Medical diagnoses: how AI explanations help doctors

There is increasing discussion around the use of large language models like ChatGPT to support medical diagnosis. These LLMs can summarize information, suggest diagnoses, and justify their assessments in simple language. This represents a key promise of such systems: As well as providing a diagnosis, they can explain why a certain diagnosis is appropriate. But it has not yet been established whether such explanations actually help physicians – and which format is most useful.

Radiological images such as CT and MRI scans were at the heart of the study. This MRI image of a skull shows diffuse contrast-enhancing lesions in the brain. It is the job of radiologists to correctly classify these as, for example, inflammation, a tumor, or multiple sclerosis. With the right clinical questions, AI can provide support in reaching a diagnosis

Not all forms of AI assistance are equally helpful

A research team from LMU Munich, LMU University Hospital, Karlsruhe Institute of Technology, and the University of Bayreuth has now investigated how different forms of AI explanations influence diagnostic accuracy in radiology. In a randomized experiment, 101 radiologists were asked to review real patient cases with radiological images such as CT or MRI scans and provide a diagnosis for each case in the form of an open-ended text.

“Radiology often involves combining complex imaging findings with clinical information,” explains Boj Friedrich Hoppe from LMU University Hospital. “In principle, language models can support radiologists here. Our study shows, however, that not every form of AI assistance is equally helpful. What’s crucial is whether the physicians can follow the reasoning and critically evaluate the recommendation.”

Diagnosis alone is not enough

News

AI in medicine: the causality frontier

Participants were randomly assigned to one of four groups. One group worked without AI support, while the other three received different outputs from a multimodal language model. The AI either provided a diagnosis alone, a differential diagnosis, or a chain-of-thought explanation. The latter explained imaging characteristics, clinical indications, and exclusion criteria in a verifiable manner and particularly helped physicians compare the recommendation against their domain knowledge.

“For clinical practice, it’s not enough for an AI system to just give a plausible-sounding answer,” says Hoppe. “Physicians must be able to follow which indications provide grounds for a particular diagnosis and where possible uncertainties exist.”

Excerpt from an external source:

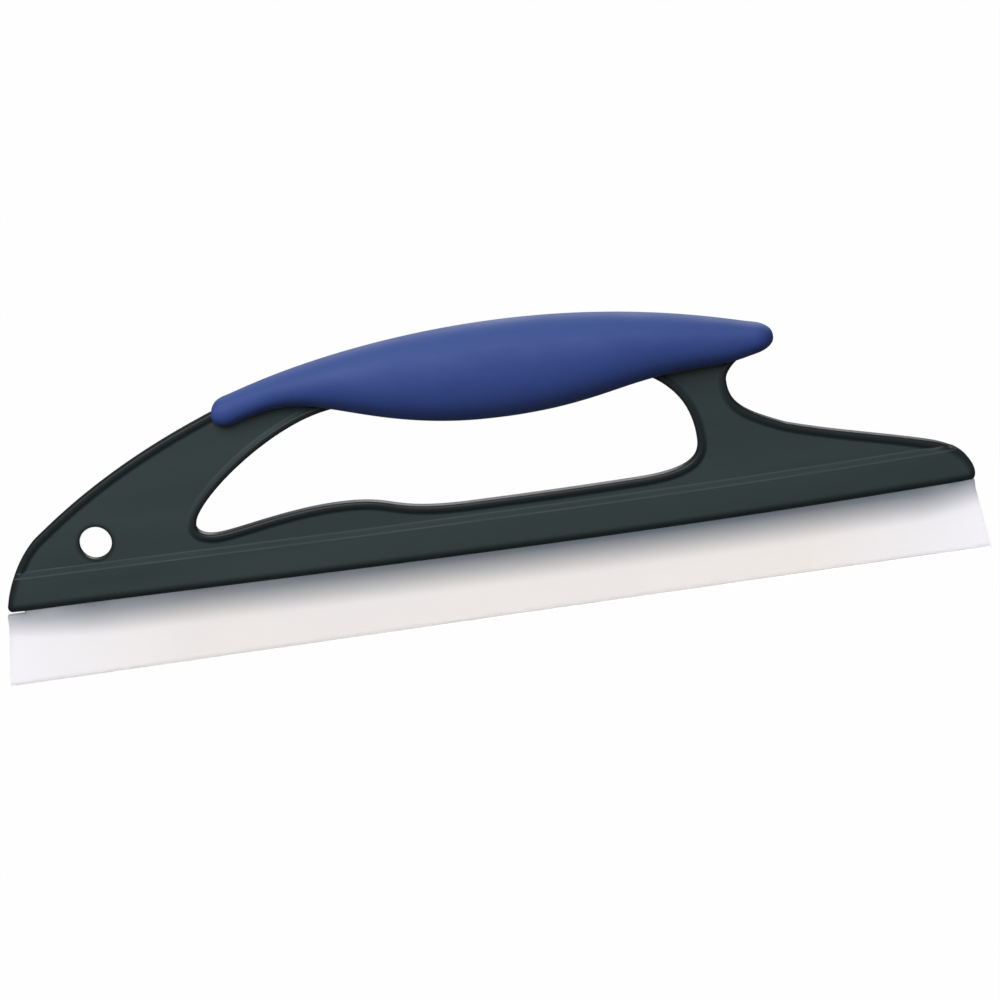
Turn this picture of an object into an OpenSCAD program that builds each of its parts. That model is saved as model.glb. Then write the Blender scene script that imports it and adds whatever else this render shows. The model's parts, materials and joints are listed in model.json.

Our results show that people can use such AI systems much more effectively if they do not just ask for an answer, but also for an account of the reasoning. A good AI answer is not just correct, but verifiable.

Stefan Feuerriegel , Professor an der LMU Munich School of Management

Step-by-step explanations improve accuracy

The study shows that radiologists obtain the highest diagnostic accuracy with step-by-step AI explanations – the success rate was 12.2 percentage points above that of the control group without AI. Simple diagnostic outputs and differential diagnoses performed less well. Particularly in the case of incorrect AI suggestions, participants followed the differential diagnosis more frequently, which points to automation bias. Step-by-step explanations, by contrast, helped the physicians adopt correct suggestions in a more informed manner while also making them more likely to recognize errors.

The results suggest that the quality of the diagnosis alone is not decisive, but that the format of the explanation helps physicians critically evaluate the recommendation. Step-by-step justifications make the model’s argumentation more visible and allow doctors to compare it against their domain knowledge.

Differential diagnoses are important in medicine. In conjunction with language models, however, they can give the impression that the various diagnoses they present cover the entire diagnostic space. When dealing with rare or complex cases, this can make physicians less likely to think beyond the diagnoses provided by the AI.

Professor Stefan Feuerriegel in his institute's server room

Significance beyond medicine

Although the study focuses on radiology, its results apply well beyond this field, according to Professor Stefan Feuerriegel from the LMU Munich School of Management and corresponding author of the study. Systems like ChatGPT are increasingly being used for decision-making in everyday personal and professional contexts. “Our results show that people can use such AI systems much more effectively if they do not just ask for an answer, but also for an account of the reasoning.”

The type of interaction is vital here as well as the capabilities of the models. Users should actively assess AI answers, notes Feuerriegel: “A good AI answer is not just correct, but verifiable.”

Errors that sound convincing

The researchers emphasize that language models can make errors – both in diagnoses and their justification. Accordingly, AI systems should not be used as a substitute for medical expertise, but as tools to support physicians.

Step-by-step explanations in particular can render the AI’s assumptions visible and help doctors critically evaluate recommendations. The study demonstrates that AI improves diagnostic performance above all when its suggestions are presented along with explanations of its reasoning. By contrast, short answers and unelaborated lists can foster misplaced confidence in the AI’s suggestions.

Philipp Spitzer, Daniel Hendriks, Jan Rudolph, Sarah Schlaeger, Jens Ricke, Niklas Kühl, Boj Friedrich Hoppe & Stefan Feuerriegel. The effect of medical explanations from large language models on diagnostic accuracy in radiology. In: npj Digital Medicine, 2026.